Credo is continuing to seek opportunities to purchase wells for its Calliope system. Calliope also continues to generate interest from new players with fresh ideas as rapidly growing international companies and companies with horizontal shale gas wells seek innovative solutions to solve liquid loading problems and capture energy reserves.
FORWARD-LOOKING STATEMENTS
This Quarterly Report on Form 10-Q includes certain statements that may be deemed to be forward-looking statements within the meaning of Section 27A of the Securities Act of 1933, as amended, and Section 21E of the Securities Exchange Act of 1934, as amended. All statements included in this Quarterly Report on Form 10-Q, other than statements of historical facts, address matters that the Company reasonably expects, believes or anticipates will or may occur in the future. Forward-looking statements may include, among other things, statements relating to:
· the Companys future financial position, including working capital and anticipated cash flow;
· amounts and nature of future capital expenditures;
· projections of operating costs and other expenses;
· wells to be drilled or reworked including new drilling expectations;
· expectations regarding oil and natural gas prices and demand;
· existing fields, wells and prospects;
· diversification of exploration, capital exposure, risk and reserve potential of drilling activities;
· estimates of proved oil and natural gas reserves;
· expectations and projections regarding joint ventures;
· reserve potential;
· development and drilling potential;
· expansion and other development trends in the oil and natural gas industry;
· the Companys business strategy;
· production and production potential of oil and natural gas;
· matters related to the Calliope Gas Recovery System, including projections for future use of Calliope and the success of Calliope;
· effects of federal, state and local regulation;
· the outcome of judicial or regulatory proceedings
· adequacy of insurance coverage;
· employee relations;
· effectiveness of the Companys hedging transactions;
· investment strategy and risk; and
· expansion and growth of the Companys business and operations.
Although the Company believes that the expectations reflected in such forward-looking statements are reasonable, it can give no assurance that such expectations will prove to be correct.

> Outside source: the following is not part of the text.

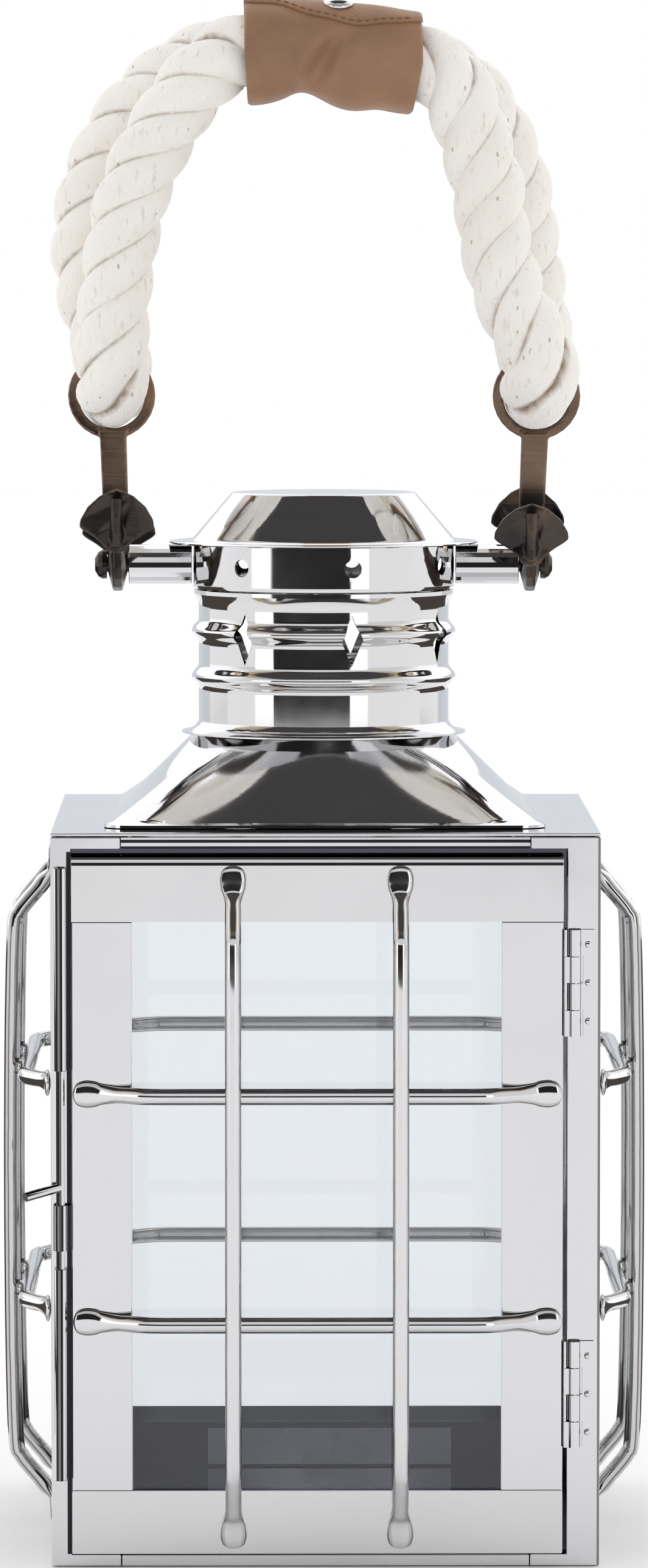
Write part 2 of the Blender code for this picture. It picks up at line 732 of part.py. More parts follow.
def rope(look):
    """One length of rope doubled through both anchor eyes; its ends meet inside the sleeve."""

    def turn_round(side, order):
        """The route through an eye; order is -1 from front to back and 1 from back to front."""
        bend = 0.0165
        path = []
        for degrees in (0, 45, 90, 135, 180):
            a = math.radians(degrees)
            across = order * bend * math.cos(a)
            point = eye_point(side, across, EYE_UP + bend - bend * math.sin(a))
            point.x = side * EYE_X
            path.append(point)
        return path

    def mm(*points):
        return [Vector(p) / 1000 for p in points]

    left_front = mm((3.5, -14.6, 552.4), (-29.5, -14.6, 553.3), (-45, -14.8, 544), (-60, -15, 524))
    left_front += mm((-70.5, -14.5, 502), (-75.5, -12.5, 480), (-78, -9.5, 461))
    left_back = mm((-86, 23, 459), (-89, 19, 482), (-84.5, 16, 507), (-71, 15, 531), (-51, 14.8, 548))
    top_back = mm((-29.5, 14.6, 553.7), (3.5, 14.6, 552.6), (36.5, 14.6, 548.5))
    right_back = mm((52, 14.8, 541.5), (64.5, 15, 524), (72, 15, 503), (75.5, 13.5, 481), (78, 9.5, 461))
    right_front = mm((70.5, -23, 459), (64, -18.5, 481), (61, -15.5, 502), (55.5, -15, 522))
    right_front += mm((48.5, -14.8, 540), (36.5, -14.6, 548.5))
    start = left_front + turn_round(-1, -1)
    points = start + left_back + top_back + right_back
    eye_at = {len(left_front) + 2: 0.0115, len(points) + 2: 0.0115}
    for i in (1, 3):
        eye_at[len(left_front) + i] = eye_at[len(points) + i] = 0.0126
    points += turn_round(1, 1) + right_front

    per_span = 2
    line = smooth_route(points, per_span, closed=True)
    radii = []
    for i in range(len(line)):
        a, b = eye_at.get(i // per_span, ROPE), eye_at.get((i // per_span + 1) % len(points), ROPE)
        radii.append(a + (b - a) * (i % per_span) / per_span)
    return add_object("rope_grip", tube_along(line, radii, ROPE_SIDES), look)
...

Disclosure of important factors that could cause actual results to differ materially from the Companys expectations, or cautionary statements, are included under Risk Factors in our Annual Report on Form 10-K. The following factors, among others, could cause actual results to differ materially from the Companys expectations:
· unexpected changes in business or economic conditions;
· significant changes in natural gas and oil prices;
· timing and amount of production;
· unanticipated down-hole mechanical problems in wells or problems related to producing reservoirs or infrastructure;
· changes in overhead costs;
· material events resulting in changes in estimates; and
· competitive factors.
All forward-looking statements speak only as of the date made. All subsequent written and oral forward-looking statements attributable to the Company, or persons acting on the Companys behalf, are expressly qualified in their entirety by the cautionary statements. Except as required by law, the Company undertakes no obligation to update any forward-looking statement to reflect events or circumstances after the date on which it is made or to reflect the occurrence of anticipated or unanticipated events or circumstances.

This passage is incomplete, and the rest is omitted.